Your first teaching position was in that small K-12 school with the 60+ % Aboriginal population.  The students, and many of their parents said they were happy to have you there, in fact one of the parents wanted to write a letter of protest when you were laid off a couple of years later (you shouldn't have talked her out of it!).  You hope that it is because you are a good teacher, but you know that a big part of the reason is the same one that so attached Seepeetza in your heart: you are Aboriginal.  You are one of them and you are teaching them.  The parents like you because you have been where they have been and where their children are.  They like you because they perceive that you understand in a way that even the most thoughtful, respectful and open non-Aboriginal teacher could never understand.  To the students, you are a reflection of them that they are desperately trying to find in the world outside their reserve.  Even more, you are a reflection, you hope, of what they could be. 
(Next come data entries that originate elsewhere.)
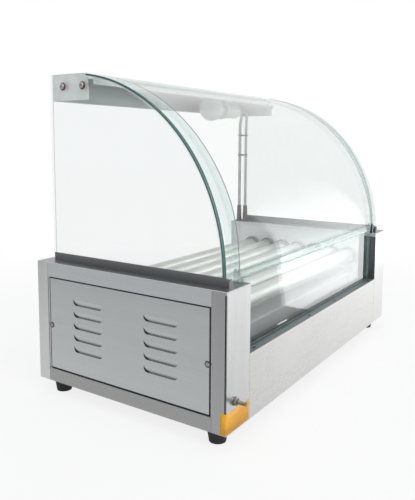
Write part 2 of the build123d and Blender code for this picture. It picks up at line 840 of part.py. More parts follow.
def corner_radii(points):
    """Arc radius at each inner point: 0.45 of the shorter run over the tangent of half the turn."""
    radii = []
    for before, at, after in zip(points, points[1:], points[2:]):
        first = Vector(*at) - Vector(*before)
        second = Vector(*after) - Vector(*at)
        half_turn = radians(first.get_angle(second) / 2)
        radii.append(0.45 * min(first.length, second.length) / tan(half_turn))
    return radii


def lamp_cable():
    points = lamp_cable_route()
    radii = corner_radii(points)
    print("lamp cable radii", [round(r, 1) for r in radii])
    path = FilletPolyline(*points, radius=radii)
    start = Plane(origin=path @ 0, z_dir=path % 0)
    tube = sweep(start * Circle(lamp_cable_radius), path=path)
    print("lamp cable length", round(path.length, 1), "volume ratio",
          round(tube.volume / (path.length * pi * lamp_cable_radius ** 2), 4))
    return tube


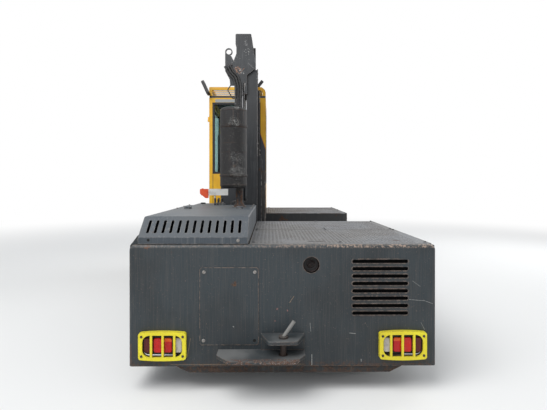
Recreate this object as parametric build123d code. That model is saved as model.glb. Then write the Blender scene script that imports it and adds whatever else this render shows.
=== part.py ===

And they didn't have to wait twenty-six years.

Seepeetza left behind an extraordinary legacy, including the incredible novel, My Name is Seepeetza. I have mentioned a lot of impressive gains in Aboriginal education in previous posts, but there are also many challenges that look insurmountable, partly because I perceive strong resistance to what we are trying to accomplish. Seepeetza faced the world with a quiet strength and dignity; she was an advocate for Aboriginal education.

I hope that we aren’t letting her down.

PS: The NITEP program at UBC is accepting applications until April 30 for their next intake of Native student teachers.  We need teachers of Aboriginal ancestry teaching in the public school system.  They are teachers and role models for our Aboriginal and non-Aboriginal students alike.  SFU also has an excellent program, as do many of the other universities in the province.  Having said that, there is no need to confine yourself to an Indigenous teacher education program, I didn't go through an Indigenous-focussed program.  We need teachers of Aboriginal ancestry.  Something to consider.

2 comments:

  1. Thank you for sharing this - a powerful, moving and personal story. It is also hopeful and persuasive. Inspiring read.